Well, we learn a bit more about Mr. Dave every day. Speaking of prestige, I’m still hoping to be on the tasting panel when he unveils the Four Loko pickles.

Stevo will learn that he doesn’t need to start with flattery to get an answer:
Daniel, one thing I’ve learned from you is how important acid is in sweet wines. But I’ve never given any thought to tannins. Can you give us a quick lesson on how to discern tannins in wine?

I’ll try and be brief. There are tannins in things other than wine. Like walnut skins and black tea. Everyone experiences things a bit differently, but I get a prickly sensation on the sides of my tongue and sometimes a drying of the inside of my mouth. Some people feel it in their throats, some on the roof of their mouth, but these firm tannins aren’t terribly pleasant. The thing to watch for is that you don’t confuse tannin with acid, with is more pleasantly tingly than prickly.

The mysterious Sophia Walker pondered:
Who doesn’t enjoy off the wall chicken wings?

Mr. Sunshine.

Joni had a great suggestion (that included a question mark):
my own recipe for a delightful warm (bedtime?) beverage = the finest grade hot cocoa you can serve up + 1 tablespoon of Remy, preferably XO. sleep like a baby!

At Tosca Café in San Francisco’s North Beach their house drink was something similar. They called it their house cappuccino and it was hot steamed milk, with cocoa and brandy. There was nothing better to fend off those foggy evenings than sitting in a red vinyl booth, listening to some opera on the jukebox, and savoring one of these warming and satisfying drinks.

Kim D. wanted to carry the conversation about happy meat a bit further:
can we talk about “happy milk?”

If you didn’t read the full text of Kim D’s comment the first time around, I really encourage you to do this now.

It’s just one of the many reasons why I haven’t tackled “happy milk.” I’m working on taking baby steps towards being a more ethical eater. But what Kim D. has come to find, is that even small local farms may market their products as happier than they actually turn out to be.

Bill had a comment that included a rhetorical question, but I want to respond to this:
With the exception of macro-chain restaurants like Ruby Tuesday and such where food arrives pre-weighed, pre-trimmed, and even pre-prepared (bag o’ soup, yo), any local restaurant who’s been in business for more than a few years will have survived because they have their choice items that they prepare very well.

You know, the good folks who own Peaches in Stuyvesant Plaza were boasting about their soup-in-a-bag that allows them to have chef-prepared soup in a variety of flavors. I have no idea why the place is still in business, but if anyone can tell me what they do really well (and you best not say burgers) I’ll gladly get down there and try it out. But I believe that some local places survive purely out of customer loyalty and inertia.

KB @ Home-Baked Happiness seemed to be supporting my argument when she wrote:
But why would you go to a steakhouse and order fish, or a seafood joint and order chicken, etc.?
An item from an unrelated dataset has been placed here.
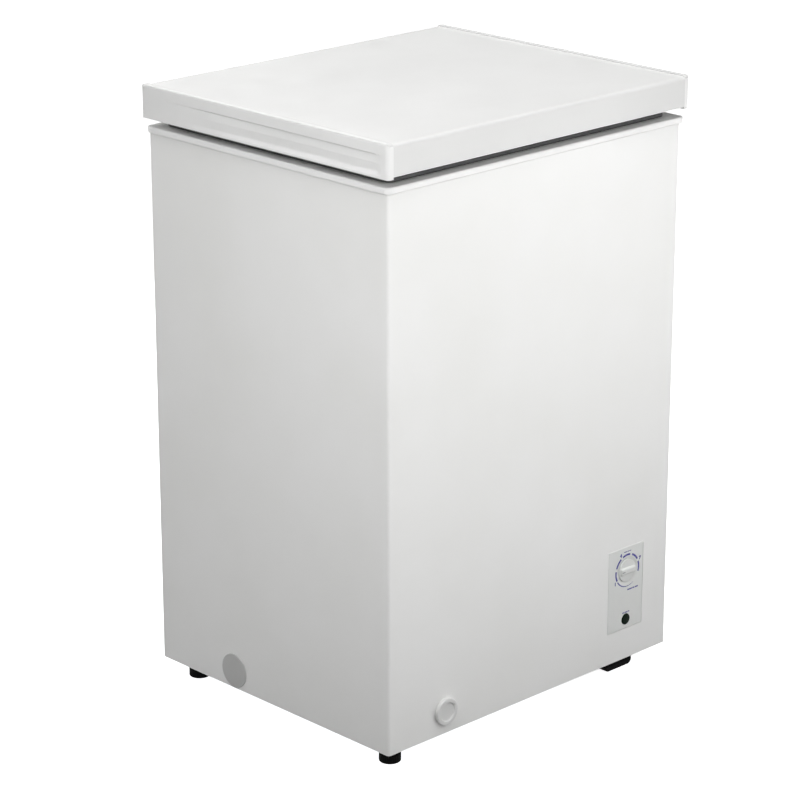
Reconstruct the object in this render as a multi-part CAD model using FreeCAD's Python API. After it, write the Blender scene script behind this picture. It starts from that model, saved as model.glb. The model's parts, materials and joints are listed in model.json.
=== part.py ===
import FreeCAD, Part
import math
import os

from FreeCAD import Vector

# Chest freezer of about 100 litres, in millimetres. +Z is up and the front faces -Y. The origin is on the
# floor under the centre of the whole freezer.

# Overall sizes
cabinet_width = 545.0
cabinet_depth = 455.0
overall_height = 850.0
rear_reach = 32.0        # how far the wall spacers stand behind the cabinet
lid_overhang = 8.0       # lid beyond the cabinet, front, rear and sides

# Heights, from the floor up and from the top down
foot_height = 28.0
collar_top = 793.0
collar_height = 9.0
lid_gap = 11.0           # collar to the bottom of the lid's side trims
skirt_lift = 4.0         # the folded front skirt ends this far above the side trims
trim_ridge = 2.0         # the side trims stand this far above the lid sheet

# Walls
sheet = 0.8
wall_thickness = 55.0
liner_sheet = 1.2
floor_thickness = 60.0
store_round = 18.0       # upright corners of the store
corner_radius = 4.0
touch_gap = 0.3          # between bodies that move past each other
seat_gap = 0.2           # between pieces of one body

# Machine room, lower right
machine_room_width = 165.0
machine_room_height = 207.0
machine_room_foam = 45.0
lining_sheet = 1.0

# Collar
collar_overhang = 5.0
collar_ledge_width = 8.0
collar_ledge_depth = 5.0
collar_round = 2.5

# Lid
trim_width = 10.0
trim_round_top = 6.0
trim_round_corner = 5.0
recess_depth = 3.5
recess_height = 24.5
recess_bottom_gap = 6.0
recess_front_gap = 19.0
recess_rear_gap = 50.0
recess_ramp = 14.0
recess_slope_share = 0.45
lid_sheet = 0.8
skirt_round = 5.0
lid_panel_sheet = 2.0
lid_panel_setback = 3.0
lid_plug_depth = 9.0
lid_plug_gap = 9.0
lid_plug_round = 14.0
gasket_width = 14.0
gasket_setback = 20.0    # gasket from the lid's outer edge
gasket_round = 8.0

# Hinges
hinge_spacing = 356.0
hinge_behind = 14.0      # pin centre behind the cabinet
hinge_above_collar = 7.0
pin_radius = 3.0
pin_fit = 0.05
ear_radius = 6.5
ear_thickness = 2.5
knuckle_length = 24.0
bracket_width = 44.0
bracket_height = 52.0
leaf_thickness = 2.5
leaf_height = 34.0

# Control panel, in front of the machine room: insets from the cabinet's right edge, drops from the room's top
panel_inset = 52.0
panel_width = 71.0
panel_drop = 39.0
panel_height = 122.0
panel_stand = 3.0
panel_round = 2.0
panel_bevel = 1.2
dial_inset = 85.0
dial_drop = 74.0
dial_well_radius = 19.2
dial_well_depth = 7.0
dial_well_wall = 1.6
knob_radius = 16.6
knob_base_height = 5.5
knob_grip_height = 6.0
knob_grip_width = 7.5
spindle_radius = 3.0
spindle_fit = 0.06
lamp_inset = 86.0
lamp_drop = 147.0
lamp_radius = 7.85
lamp_stand = 1.2

# Drain, side cap
drain_x = 103.0
drain_z = 61.0
drain_flange_radius = 19.0
drain_flange = 6.0
drain_bore = 8.0
drain_wall = 1.5
drain_plug_fit = 0.3
side_cap_y = 304.5
side_cap_z = 54.0
side_cap_radius = 24.5
side_cap_thickness = 1.6

# Feet
round_foot_radius = 15.0
foot_side_inset = 35.5
foot_end_inset = 34.5
block_foot_side_inset = 41.5
block_foot_width = 55.0
block_foot_inset = 25.0
block_foot_depth = 46.0
block_foot_round = 8.0

# Basket
basket_width = 138.0
basket_depth_down = 190.0
basket_wire = 1.6
basket_frame_wire = 2.4
basket_pitch = 24.0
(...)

In my post-college days I lured a vegetarian to an Outback steakhouse under the auspices that they had really incredible salads. It was a boldfaced lie. We just wanted to have him drive. But I have heard more recently vegetarians singing the praises of steakhouse sides. Beautiful tomato salads, decadent creamed spinach, and fabulous onion rings.  And while their omnivorous friends drop $100 on their meals, these vegetarian diners walk out spending $20 for a delicious meal in a luxurious setting.

Kater invokes her mother when talking about a technique for making wings:
My mother has recently been investigating ways to make wings at home and–though I’m sure someone will consider this to be the total opposite to the point of wings–thus far the best way they’ve come out is by not frying them, but preparing them in a way that is not so very different from how we roast a whole chicken. We thought, well, when we do that it ends up crispy and heavenly on the outside, tender and moist on the inside, so why not try it for wings?

I’ll write more again on wings soon. But these certainly sound very tasty. If your mom wanted to come over and make these for me while I watched the Super Bowl and drank an unconscionable amount of beer, I’d be more than happy to supply the ingredients. I’d even let her have a beer.